Thursday, September 3, 2015

The Dulcet Tones of This Here Blogger (or, I was on a Podcast!)

Just a quick little message letting you know that I recently appeared as a guest on Bob LeDrew's podcast The Kingcast.  So if you're itching to hear what I sound like -- hint: it's like Eeyore crossed with Thurston Howell III -- your prayers have been answered.
I had a lot of fun talking with Bob.  The topic of conversation was "the worst Stephen King adaptations," and we touched on everything from Maximum Overdrive to Thinner to The Langoliers.  Was Under the Dome mentioned?  It certainly was.
The Kingcast is always worth listening to.  A pair of recent episodes touched on the fertile theme of isolation and confinement in King's work; and there is a LOT more of it than you might think.  Bob will tell you all about it.
If you enjoy what he does, head over to his Patreon page and consider giving him a bit of monthly support! 
By the way, apologies for that clicking noise emanating from my end of the conversation.  I promise I was not clipping my nails the entire time.  I suspect my headphones and microphone might not be the best money can buy...
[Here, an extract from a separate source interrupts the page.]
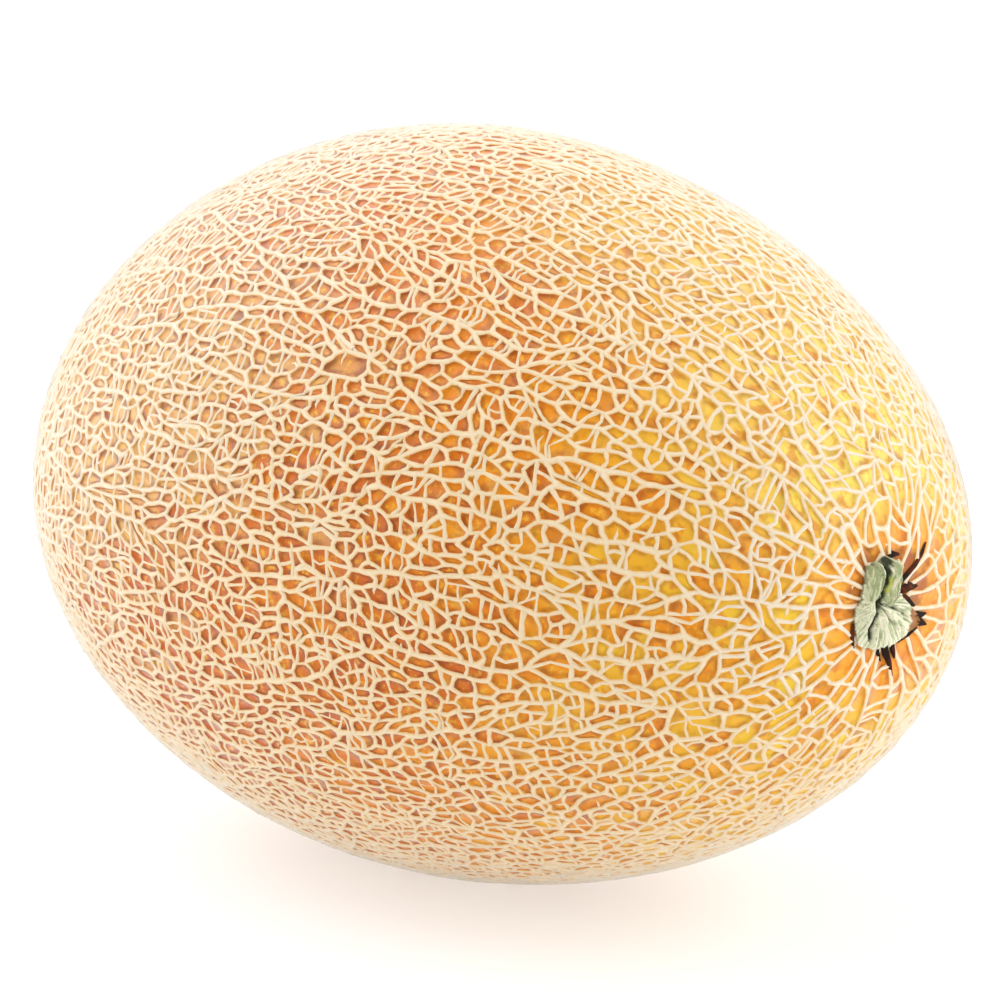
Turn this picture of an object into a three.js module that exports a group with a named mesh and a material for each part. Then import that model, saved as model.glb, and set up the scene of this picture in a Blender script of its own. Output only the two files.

  1. I haven't checked in with the Kingcast for a long damn dog's age. Last I checked Ledrew had set the site on hiatus, I'm glad to see he's back in business. I know what he's doing with the Patreon account, and I wish him luck. Right now, I'm just sort of paranoid about how a lot of media conglomerates are cracking down on indie critics, I mean that's more paranoid than me. So here's wishing him the best of luck.

    The King films I hate or hate to love...

    I'm not sure where I fall on that one. Usually, when I see something i think is bad, I can never recall spending any more time on it than is necessary. So I don't have that kind of backlog much in my mind. So I don't know of how much I can contribute there. However....

    King Guilty Pleasures:

    Undeniably both Running Man and Maximum Overdrive, plus Silver Bullet. I think Bullet has to be like the forgotten child in the pack or something. To me, that film just needs to get a bit more love.

    The current King Adapt that is most hated on my list currently:

    Simple, "Under the Bloody Dome". If you're still not caught up with the show, then trust when I say I'm hear to tell you, you wouldn't be missing much of a single damn thing. Without giving away spoilers (even though I'm honestly puzzled why I shouldn't), it's reached a point for me where I just think (1) this just is not a King work anymore and (2) really times infinity wishing it would just END(!) already.

    What makes my gradual disappointment in the show all the more sad is because, for a brief moment during this season, the writing looked like it was just about to take things in an interesting direction. It looked like things had kicked into full post-apocalyptic mode, it was possible audiences might get the idea of what I suggested as "the Anti-Mist" where the town would have to learn to work together while facing off against an alien invasion from within. It sounds interesting, it "might" have promise as a concept....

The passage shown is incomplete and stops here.